Kino serwowało dotąd erotykę niezmąconą brzydotą, starością czy kalectwem, a niepełnosprawni w ogóle jako główni bohaterowie ekranowych hitów stanowili rzadkość. Górę brały polityczna poprawność i strach przed konfrontacją obrazu choroby z wrażliwością potencjalnego widza, zdaniem producentów nieprzygotowanego i niechętnego takim eksperymentom.
Artystyczne sukcesy „Motyla i skafandra" Schnabla i wielomilionowa widownia na „Nietykalnych" Nakache'a i Erika przełamała opory. W obu wypadkach scenariusze zainspirowały autentyczne wydarzenia. Teraz filmowcy poszli krok dalej. Zburzyli kolejne tabu, o którym wcześniej bano się nawet wspomnieć. Zaczął Belg Geoffrey Enthovene, kręcąc „Hasta la vista", komedię o trójce młodych mężczyzn marzących o przeżyciu inicjacji seksualnej. Spełnienie ich pragnień nie jest proste, bo dwóch jest przykutych do wózków, a trzeci nie widzi.
W „Sesjach" Ben Lewin przedstawił historię, która w znacznej części zdarzyła się naprawdę. Jej bohaterem jest dziennikarz i poeta Mark O'Brien.
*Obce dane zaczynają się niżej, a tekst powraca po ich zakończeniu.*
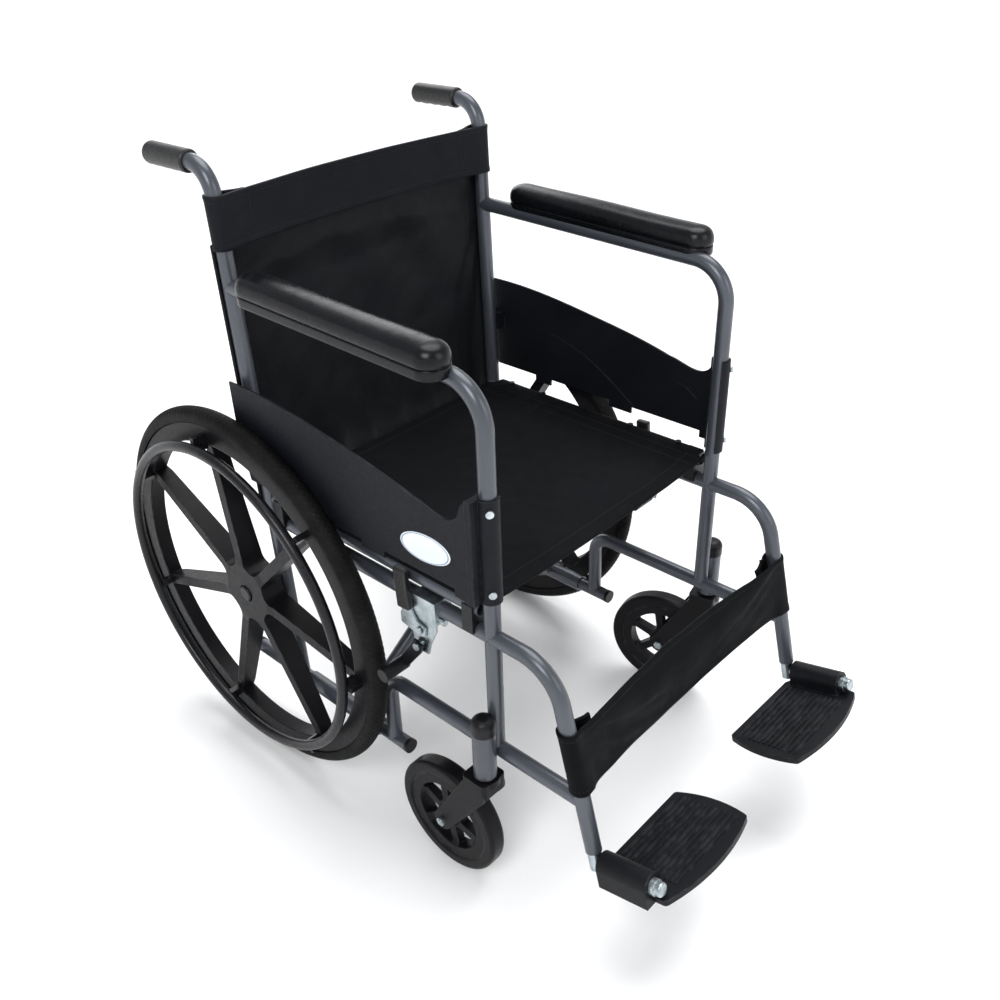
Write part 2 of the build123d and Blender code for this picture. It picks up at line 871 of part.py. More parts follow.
def footplate_tube(side):
    """The telescoping tube in the hanger leg, the hinge pin welded to it, its collar and plug."""
    x = side * frame_x
    leg = Vector(0, hanger_slope, 1).normalized()
    pin_base = Vector(x, *at(-pin_start, pin_z))
    top = pin_base + leg * 150
    bottom = pin_base - leg * 12
    hinge = hinge_plane(side)
    inner = bore - 0.16
    with BuildPart() as piece:
        add(rod(tuple(bottom), tuple(top), inner))
        with BuildSketch(hinge):
            Circle(foot_pin_d / 2)
        extrude(amount=barrel_end + 14)
        with BuildSketch(hinge.offset(barrel_end + 0.3)):
            Circle(11)
        extrude(amount=7)
        with BuildSketch(hinge.offset(barrel_end + 7.3)):
            Circle(9.5)
        extrude(amount=9)
        fillet(piece.faces().sort_by(Axis.Y)[0].edges(), 3)
        add(rod(tuple(bottom + leg * 30), tuple(top), inner - 4), mode=Mode.SUBTRACT)
    return piece.part


def footplate(side):
    """The ribbed footplate and its hinge barrel, cast in one piece."""
    hinge = hinge_plane(side)
    up = hinge_up(side)
    top = -plate_drop + plate_thick
    rib_pitch = 8
    rib_high = 2
    deck = Plane(
        origin=hinge.origin + hinge.y_dir * up * (-plate_drop),
        x_dir=hinge.x_dir,
        z_dir=hinge.y_dir * up,
    )
    forward = 1 if deck.y_dir.dot(hinge.z_dir) > 0 else -1
    with BuildPart() as piece:
        with BuildSketch(deck):
            with BuildLine():
                outer = Line((-4, 16 * forward), (-4, (plate_length - 8) * forward))
                front = ThreePointArc(
                    outer @ 1,
                    (plate_reach / 2, (plate_length + 9) * forward),
                    (plate_reach - 6, (plate_length - 4) * forward),
                )
                inner = ThreePointArc(
                    front @ 1,
                    (plate_reach + 1, plate_length / 2 * forward),
                    (plate_reach - 12, 2 * forward),
                )
                Line(inner @ 1, (16, 4 * forward))
                Line((16, 4 * forward), outer @ 0)
            make_face()
        extrude(amount=plate_thick)
        fillet(piece.edges().filter_by(Axis(deck.origin, deck.z_dir)), 6)
        for index in range(12):
            along = (14 + index * rib_pitch) * forward
            with BuildSketch(deck.offset(plate_thick)):
                with Locations((plate_reach / 2 + 6, along)):
                    Rectangle(plate_reach - 42, 3)
            extrude(amount=rib_high)
        with BuildSketch(hinge.offset(barrel_start)):
            Circle(barrel_d / 2)
            with Locations((0, -up * (plate_drop + 5) / 2)):
                Rectangle(barrel_d, plate_drop + 5)
        extrude(amount=barrel_end - barrel_start)
        with BuildSketch(hinge.offset(barrel_start)):
            Circle(foot_pin_d / 2 + running)
        extrude(amount=barrel_end - barrel_start, mode=Mode.SUBTRACT)
        with BuildSketch(hinge.offset(barrel_end)):
            Circle(12.5)
        extrude(amount=30, mode=Mode.SUBTRACT)
        with BuildSketch(hinge.offset(-20)):
            Circle(12.5)
        extrude(amount=20 + barrel_start, mode=Mode.SUBTRACT)
    return piece.part


def brace(side, tube_y):
    """One half of the folding X: a sleeve on the low tube, a cross tube and a seat rail.

    The sleeve is on the given side and the seat rail is on the other.
    """
    foot = Vector(side * frame_x, *at(tube_y, low_z))
    head = Vector(-side * frame_x, *at(tube_y, seat_z))
    middle = (foot + head) * 0.5
    sleeve_a = (side * frame_x, *at(sleeve_start_y, low_z))
    sleeve_b = (side * frame_x, *at(sleeve_end_y, low_z))
    seat_a = (-side * frame_x, *at(seat_start_y, seat_z))
    seat_b = (-side * frame_x, *at(seat_end_y, seat_z))
    with BuildPart() as piece:
        add(rod(sleeve_a, sleeve_b, sleeve_d))
        add(rod(tuple(foot), tuple(head), tube))
        add(rod(seat_a, seat_b, tube))
        add(rod(tuple(foot), tuple(head), bore), mode=Mode.SUBTRACT)
        add(rod(seat_a, seat_b, bore), mode=Mode.SUBTRACT)
        add(rod(sleeve_a, sleeve_b, tube + 2 * running), mode=Mode.SUBTRACT)
        with BuildSketch(Plane.XZ.offset(-(post_y + tube_y - 20))):
            with Locations((middle.X, middle.Z)):
                Circle(bolt_d / 2 + running)
        extrude(amount=-40, mode=Mode.SUBTRACT)
        for y in seat_screw_ys:
            start = (-side * frame_x, *at(y, seat_z))
            add(rod(start, (-side * frame_x, *at(y, seat_z + 20)), 4), mode=Mode.SUBTRACT)
    return piece.part


def brace_bolt():
    """The centre bolt of the X with its head, washers and nut."""
    middle_z = (low_z + seat_z) / 2
    first = brace_tube_y - tube / 2
    last = brace_tube_y + brace_gap_y + tube / 2
    with BuildPart() as piece:
        add(rod((0, *at(first - 7, middle_z)), (0, *at(last + 8, middle_z)), bolt_d))
        add(rod((0, *at(first - 6, middle_z)), (0, *at(first - 0.2, middle_z)), washer_d))
        add(rod((0, *at(last + 0.2, middle_z)), (0, *at(last + 7, middle_z)), washer_d))
        spacer = (first + tube + 0.3, last - tube - 0.3)
        add(rod((0, *at(spacer[0], middle_z)), (0, *at(spacer[1], middle_z)), washer_d))
    return piece.part


def seat_screws(side):
    """The screws that hold the seat down on one seat rail."""
    with BuildPart() as piece:
        for y in seat_screw_ys:
            low = (side * frame_x, *at(y, seat_z + tube / 2 - 5))
            neck = (side * frame_x, *at(y, seat_z + tube / 2 + cloth + 0.4))
            high = (side * frame_x, *at(y, seat_z + tube / 2 + cloth + 2.6))
            add(rod(low, high, 3.9))
            add(rod(neck, high, 9))
    return piece.part


def seat_sling():
    """The seat cloth, laid over both seat rails."""
    low = seat_z + tube / 2 + 0.3
    middle_start = 5
    middle_end = 446
    with BuildPart() as piece:
        with BuildSketch(Plane.XY.offset(low)):
            with Locations((0, post_y + (18 + seat_end_y) / 2)):
                Rectangle(2 * (frame_x + 8), seat_end_y - 18)
            with Locations((0, post_y + (middle_start + 100) / 2)):
                Rectangle(2 * (frame_x - 14), 100 - middle_start)
            with Locations((0, post_y + (400 + middle_end) / 2)):
                Rectangle(2 * (frame_x - 14), middle_end - 400)
            with Locations([(s * frame_x, post_y + y) for s in (-1, 1) for y in seat_screw_ys]):
                Circle(2.2, mode=Mode.SUBTRACT)
        extrude(amount=cloth)
    return piece.part


def back_sling():
    """The back cloth: a sheet that sags behind the posts, with a band that wraps their tops."""
    half = frame_x + 6
    front_y = post_y + post_back(back_low) + tube / 2 + cloth_gap
    rise = Vector(0, tan(lean), 1)
    with BuildPart() as piece:
        with BuildSketch(Plane.XY.offset(back_low)):
            with BuildLine():
                ends = []
                for rear in (0, cloth):
                    y = front_y + rear
                    bend_x = frame_x - 8
                    left = Line((-half, y), (-bend_x, y))
                    middle = ThreePointArc(left @ 1, (0, y + back_sag), (bend_x, y))
                    Line(middle @ 1, (half, y))
                    ends.append(y)
                for x in (-half, half):
                    Line((x, ends[0]), (x, ends[1]))
            make_face()
        extrude(amount=(back_high - back_low) * rise.length, dir=rise.normalized())
        for side in (-1, 1):
            start = (side * frame_x, *at(post_back(back_band_low), back_band_low))
            end = (side * frame_x, *at(post_back(back_high), back_high))
            add(rod(start, end, tube + 2 * (cloth + cloth_gap)))
            add(rod(start, end, tube + 2 * cloth_gap), mode=Mode.SUBTRACT)
    return piece.part


def calf_strap():
    """The calf strap: a band behind the hanger legs with a loop round each leg."""
    low = calf_low
    high = calf_high
    behind = tube / 2 + cloth_gap
    with BuildPart() as piece:
        band = plate(
            [
                at(hanger_back(low) + behind, low),
                at(hanger_back(high) + behind, high),
                at(hanger_back(high) + behind + cloth, high),
                at(hanger_back(low) + behind + cloth, low),
            ],
            Plane.YZ.offset(-frame_x),
            2 * frame_x,
        )
        add(band)
        for side in (-1, 1):
            start = (side * frame_x, *at(hanger_back(low), low))
            end = (side * frame_x, *at(hanger_back(high), high))
            add(rod(start, end, tube + 2 * (cloth + cloth_gap)))
        for side in (-1, 1):
            start = (side * frame_x, *at(hanger_back(low - 20), low - 20))
            end = (side * frame_x, *at(hanger_back(high + 20), high + 20))
            add(rod(start, end, tube + 2 * cloth_gap), mode=Mode.SUBTRACT)
    return piece.part


def save(part, name):
    part.label = name
    export_step(part, f"parts/{name}.step")


os.makedirs("parts", exist_ok=True)

sided = {
    "back_post": back_post,
    "arm_tube": arm_tube,
    "side_rail": side_rail,
    "lower_frame": lower_frame,
    "handgrip": handgrip,
    "arm_pad": arm_pad,
    "side_panel": side_panel,
    "panel_screws": panel_screws,
    "end_caps": end_caps,
    "seat_saddles": seat_saddles,
    "rear_axle": rear_axle,
    "wheel": wheel,
    "wheel_bearings": wheel_bearings,
    "tyre": tyre,
    "handrim": handrim,
    "brake_bracket": brake_bracket,
    "brake_lever": brake_lever,
    "brake_grip": brake_grip,
    "brake_arm": brake_arm,
    "caster_fork": caster_fork,
    "caster_axle": caster_axle,
    "caster_wheel": caster_wheel,
    "caster_tyre": caster_tyre,
    "caster_bearings": caster_bearings,
    "footplate_tube": footplate_tube,
    "footplate": footplate,
}
for name, make in sided.items():
    for side, hand in ((-1, "right"), (1, "left")):
        save(make(side), f"{name}_{hand}")

save(brace(-1, brace_tube_y), "brace_a")
save(brace(1, brace_tube_y + brace_gap_y), "brace_b")
save(brace_bolt(), "brace_bolt")
save(seat_screws(1), "seat_screws_a")
save(seat_screws(-1), "seat_screws_b")
save(seat_sling(), "seat_sling")
save(back_sling(), "back_sling")
save(calf_strap(), "calf_strap")
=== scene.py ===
import json
import math

import bpy
import numpy as np
from mathutils import Matrix, Vector

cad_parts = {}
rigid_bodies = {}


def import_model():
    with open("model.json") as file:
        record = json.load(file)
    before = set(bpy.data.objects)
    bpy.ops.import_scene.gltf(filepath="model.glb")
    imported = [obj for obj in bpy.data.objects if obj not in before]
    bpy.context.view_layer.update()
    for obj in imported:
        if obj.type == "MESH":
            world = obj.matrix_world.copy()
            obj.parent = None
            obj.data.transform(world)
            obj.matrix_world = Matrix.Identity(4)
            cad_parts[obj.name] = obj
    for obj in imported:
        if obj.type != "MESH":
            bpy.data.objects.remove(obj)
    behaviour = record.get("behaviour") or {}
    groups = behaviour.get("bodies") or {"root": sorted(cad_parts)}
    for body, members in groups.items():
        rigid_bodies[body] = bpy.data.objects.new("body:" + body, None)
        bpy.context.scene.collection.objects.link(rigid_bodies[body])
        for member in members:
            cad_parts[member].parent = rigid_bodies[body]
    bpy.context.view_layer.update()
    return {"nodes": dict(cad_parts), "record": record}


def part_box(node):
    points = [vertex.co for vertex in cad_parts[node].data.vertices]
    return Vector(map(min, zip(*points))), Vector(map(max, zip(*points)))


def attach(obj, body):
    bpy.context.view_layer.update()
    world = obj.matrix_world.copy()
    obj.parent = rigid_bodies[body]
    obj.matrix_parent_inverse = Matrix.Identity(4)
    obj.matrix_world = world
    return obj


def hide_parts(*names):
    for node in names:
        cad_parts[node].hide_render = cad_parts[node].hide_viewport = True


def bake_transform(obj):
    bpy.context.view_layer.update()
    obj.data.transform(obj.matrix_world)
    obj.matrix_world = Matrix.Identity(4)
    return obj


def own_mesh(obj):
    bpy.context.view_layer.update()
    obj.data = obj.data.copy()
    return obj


for leftover in list(bpy.data.objects):
    bpy.data.objects.remove(leftover)

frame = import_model()

# ---------------------------------------------------------------- the part's own measures, in metres
POST_R = 0.011  # radius of every frame tube
CLOTH = 0.0022  # thickness of every cloth
SMOOTH_GAP = 0.0006  # clearance between a cloth and the tube it wraps
post_low, post_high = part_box("back_post_right")
seat_low, seat_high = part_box("seat_sling")
back_low, back_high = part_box("back_sling")
calf_low, calf_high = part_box("calf_strap")
housing_low, housing_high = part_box("caster_bearings_right")
FRAME_X = -(post_low.x + post_high.x) / 2
FRONT_Y = (housing_low.y + housing_high.y) / 2
BACK_LEAN = math.tan(math.radians(1.82))
BACK_FOOT_Y, BACK_FOOT_Z = FRONT_Y + 0.433, 0.129
LEG_SLOPE = 0.25
LEG_TOP_Y, LEG_TOP_Z = FRONT_Y - 0.09775, 0.431
ARM_Z = 0.767  # the arm tube's axis above the front post
ARM_SLOPE = (0.7805 - ARM_Z) / 0.4535
PANEL_OUTER, PANEL_INNER = 0.2671, 0.264  # the side panel's faces, from the chair's middle


def post_y(z):
    """The back post's axis at a height."""
    return BACK_FOOT_Y + (z - BACK_FOOT_Z) * BACK_LEAN


def leg_y(z):
    """The hanger leg's axis at a height."""
    return LEG_TOP_Y - (LEG_TOP_Z - z) * LEG_SLOPE


# ---------------------------------------------------------------- materials
def linear(red, green, blue):
    """A screen colour, 0 to 255, as Blender's linear colour."""
    out = []
    for c in (red, green, blue):
        c /= 255
        out.append(c / 12.92 if c <= 0.04045 else ((c + 0.055) / 1.055) ** 2.4)
    return (*out, 1.0)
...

Sparaliżowany po przebytej w dzieciństwie chorobie Heinego-Medina i na co dzień oddychający ze wspomaganiem tzw. żelaznego płuca był człowiekiem niezwykle dzielnym i mimo daleko posuniętej niepełnosprawności pełnym optymizmu, otwartym na kolejne wyzwania. Ukończył studia, zamieszkał sam jedynie pod opieką dochodzącego pielęgniarza, pisywał artykuły...
Gdy skończył 38 lat, zapragnął czegoś więcej – sprawdzić, jak jego ciało zareaguje na seksualne bodźce. W świat zmysłowych doznań wprowadziła go skutecznie zawodowa seksterapeutka, daleka od stereotypowego wizerunku pani do towarzystwa. Ich spotkania, czyli tytułowe sesje, opisał sam O'Brien w opublikowanym w „The Sun" artykule, który stał się podstawą scenariusza filmu. Ben Lewin przedstawił w „Sesjach" rzadko oglądany w kinie świat idealny, pozbawiony okrucieństwa i nietolerancji. Wszystkie napotkane przez O'Briena osoby pomagają mu. Nawet jego spowiednik umacnia go w decyzji o utracie dziewictwa. Ten optymistyczny klimat wydaje się nieco sztuczny, ale może ten schorowany człowiek miał naprawdę tak wiele szczęścia w swoim nieszczęściu.